I had the sense then—which I would have a number of times while I was at State—that the President had thought more about the issues being talked about than anyone else in the room, knew more about those issues, and had come up with better answers than anyone else. This was both a good and a not-so-good thing.

Ben then called on Jaden. Jaden was backbenching, sitting against the wall, and stood up and sketched out the idea of the Freedom News Network. He essentially gave the same presentation he had done for me a little earlier. I was prepared to weigh in on this if no one else did.

Everyone could see from the President’s body language that he wasn’t very taken with the idea. He had twisted himself into a pretzel. He was quiet. He wasn’t looking at Jaden. He then perfunctorily asked a couple of very small questions, and then said, Let’s move on. It just wasn’t an Obama kind of fix. I always hated it when people would say at meetings, “There are no bad ideas.” Unfortunately, there are—a lot of them. I wish that just once I had heard someone say, “You know what, that’s a really terrible idea.”

As I saw Obama again in other similar situations, I came to believe that he was essentially a small c, Edmund Burke kind of conservative.
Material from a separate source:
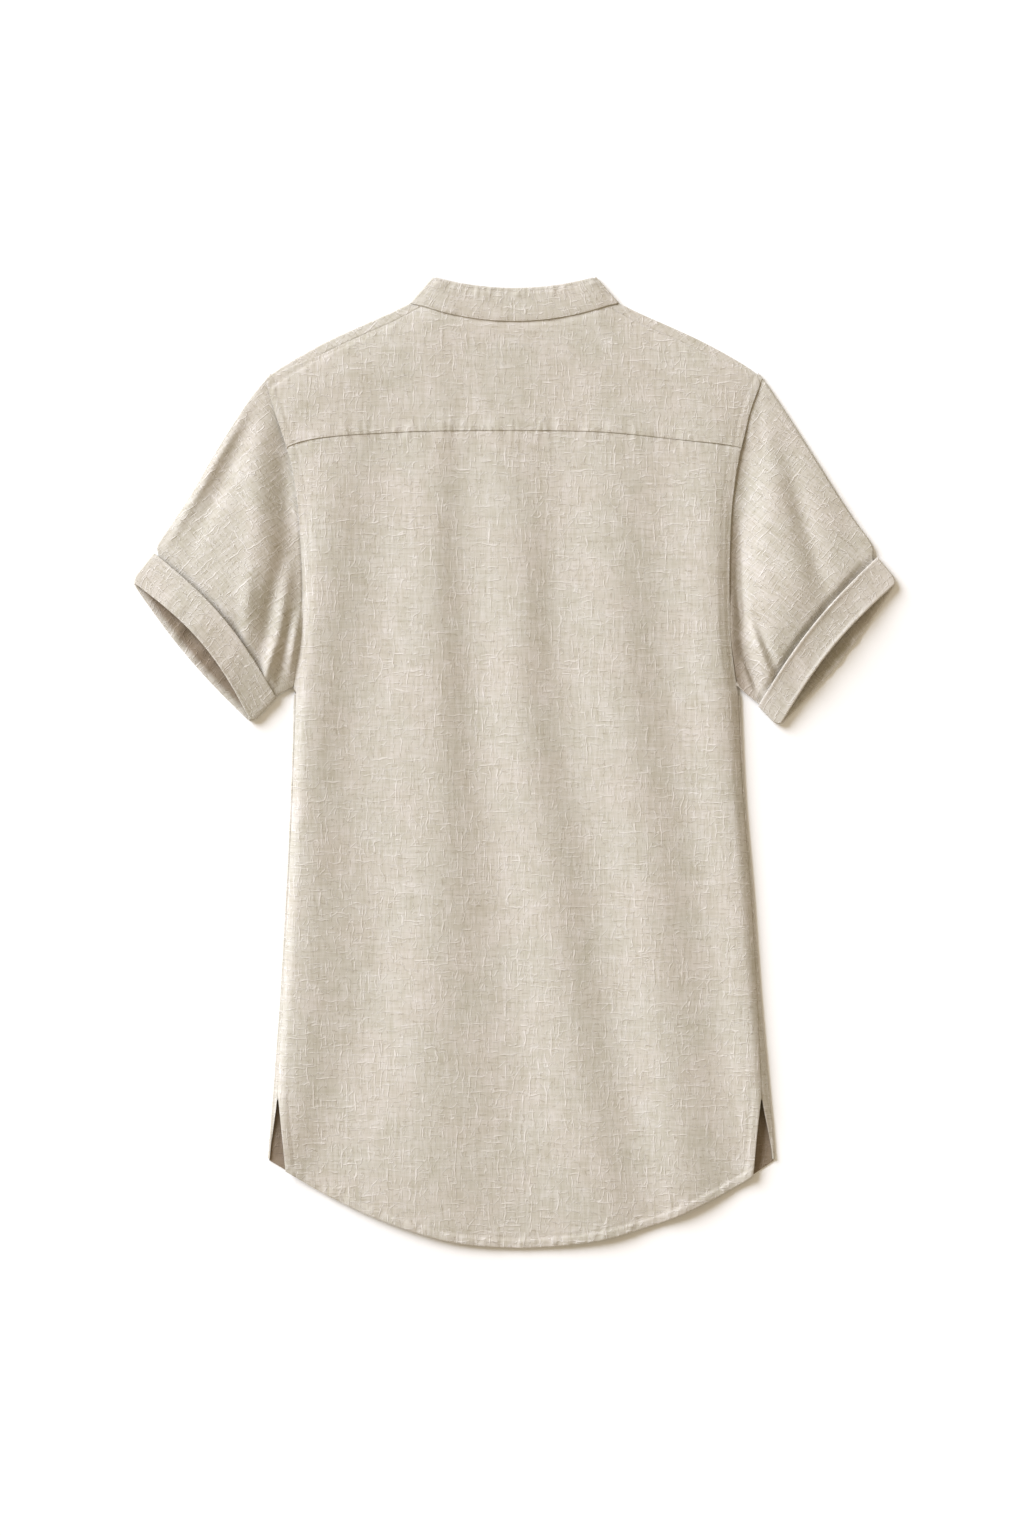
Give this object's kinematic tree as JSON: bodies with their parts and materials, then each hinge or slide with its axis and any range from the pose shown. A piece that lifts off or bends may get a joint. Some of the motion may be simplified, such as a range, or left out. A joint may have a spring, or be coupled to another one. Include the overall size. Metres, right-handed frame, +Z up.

That is, the first thing he did in every situation was to look at whether doing something was actually going to make the situation worse than doing nothing. And often he came to the conclusion that, yes, it would. Plus, he only ever wanted to use as much wrench as necessary to turn the bolt. It was the Occam’s razor school of foreign policy: the solution shouldn’t be more complex than the problem. Keep it simple. Don’t fix things that aren’t broken. Don’t do dumb stuff. Spending three-quarters of a billion dollars to start up a global U.S. government news network to reach a 24-year-old sitting in a barber’s chair in Istanbul was not the simplest solution to the problem.

The president ended the discussion by saying, with a tone of frustration, “We’ve been talking about this for five years.”